Фридхоф стянул перчатки и повернул на аппарате банку с желтой крышкой, затем продезинфицировал руки. Тая повторила за ним.

– А это что? – спросила Тая, указывая на банку с синей крышкой.

– Это два газа. Желтый – это севофлюран. А синий – десфлюран.

– А в чём разница?

– О, всё очень просто. Севофлюран – это как «Ауди». А десфлюран – как «Порше».

– То есть?

– То есть, машину ты не водишь?

– Нет.

– Тогда твоё домашнее задание на сегодня: почитать про эти два газа и сказать мне, почему севофлюран сравним с «Ауди», а десфлюран – с «Порше».

– То есть мне еще и про автомобили прочитать? – спросила Тая, вытаращив на него свои огромные глаза.

– А кто сказал, что учеба должна быть скучной? Раз ты вызвалась быть моей ученицей, то знай, что я люблю всесторонне развитых людей.

– Это точно, – подтвердила Рита. – Доктор Майер во всём разбирается.

– И даже носки умею вязать, – подхватил Фридхоф.

– И даже балет танцует, – сказала Рита.

Фридхоф тут же форсированно выпрямился, поднял над головой руки и замельтешил на цыпочках – ну прямо как настоящая балерина. Да при этом делая такое важное лицо, словно он и в самом деле на сцене Большого театра. Рита и Тая хором прыснули. Знали бы пациенты, чем занимаются анестезиологи над их похрапывающими головами. Тая еще не была знакома с этой профессией, но ей уже думалось, что все анестезиологи немного свихнутые, но при этом имеют по восемь рук и шесть пар глаз.

Рядом с Фридхофом Тая ощущала себя первоклашкой во всём. Фридхоф же казался ей умудренным профессором с чуть съехавшей на бок крышей. Но, может быть, поэтому она его совсем не боялась. Хотя некое смятение всё же присутствовало, потому как ей всё время было стыдно от того, что она не могла дать доктору Майеру правильный ответ, когда он ее по ходу дела коротко экзаменовал. Но Фридхоф казался ей любезным и дружелюбным, чтобы уж слишком стыдиться перед ним своих пробелов в обучении. К тому же Тая с самого начала предупредила его, что совсем не имеет опыта в анестезиологии. Вот почему первого рабочего дня Тая боялась как огня. Она даже не знала, что ее ожидает, пока не пришел Фридхоф. Теперь же она с удивлением обнаружила, что это куда интереснее и занятнее, чем она себе рисовала. Даже держать маску над головой пациента было куда приятнее, чем простукивать больного неврологическим молотком. И, судя по шутливой и непринужденной атмосфере, которая царила вокруг ее наставника, дальнейшее обучение обещает быть занятным.

– Мы готовы!

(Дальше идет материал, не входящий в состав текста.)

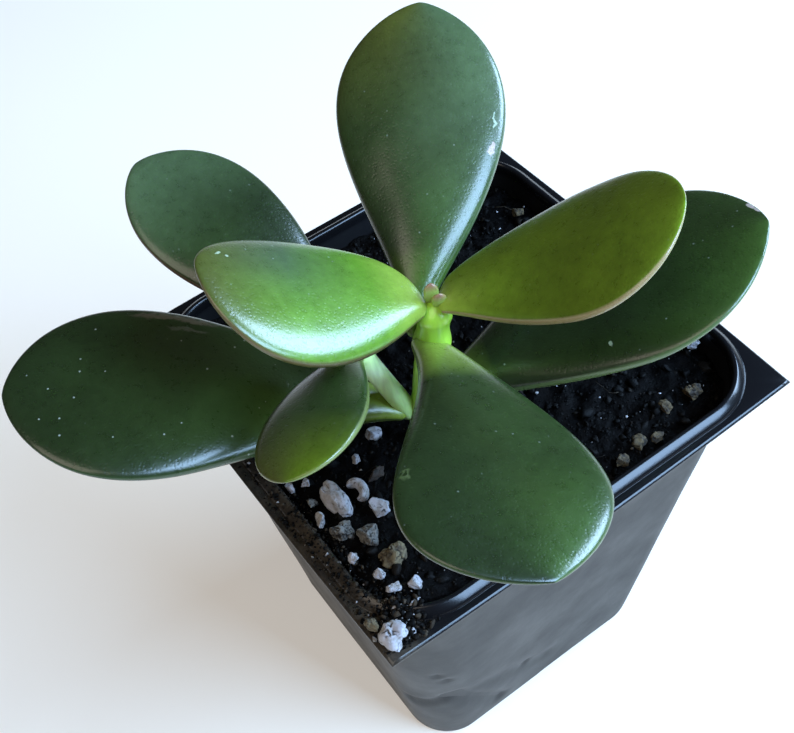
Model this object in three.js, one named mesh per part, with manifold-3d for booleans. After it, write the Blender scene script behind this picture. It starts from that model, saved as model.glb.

Мы готовы! – прокричал Фридхоф, заглядывая в операционную.

– Доктор Майер, доброе утро! – захихикала операционная медсестра. – Вы, как всегда, у нас на подъеме.

– Еще бы! – сказала Рита. – К тому же сегодня при нем молоденькая ассистентка.

– Вот проказник! – сказал выросший на пороге хирург с поднятыми вверх влажными кистями рук. – Приятно, наверное, когда тебе чуть ли не в рот заглядывают.

– Завидуем молча, – ответил Фридхоф. – Тая, иди сюда. Познакомьтесь, это наша новая ассистентка Тая Воронкова из Украины.

Тая, как послушная девочка, поздоровалась. Еще немного – и она бы сделала реверанс, так ей хотелось выказать свое почтение присутствующим.

– Тая, это доктор Уайс. А это его медсестра Джессика.

Они любезно улыбнулись, и снова это, теперь уже привычное, подмигивание глазами. Тая подумала, что ей не мешало бы дома потренироваться перед зеркалом, чтобы уметь так здороваться со всеми».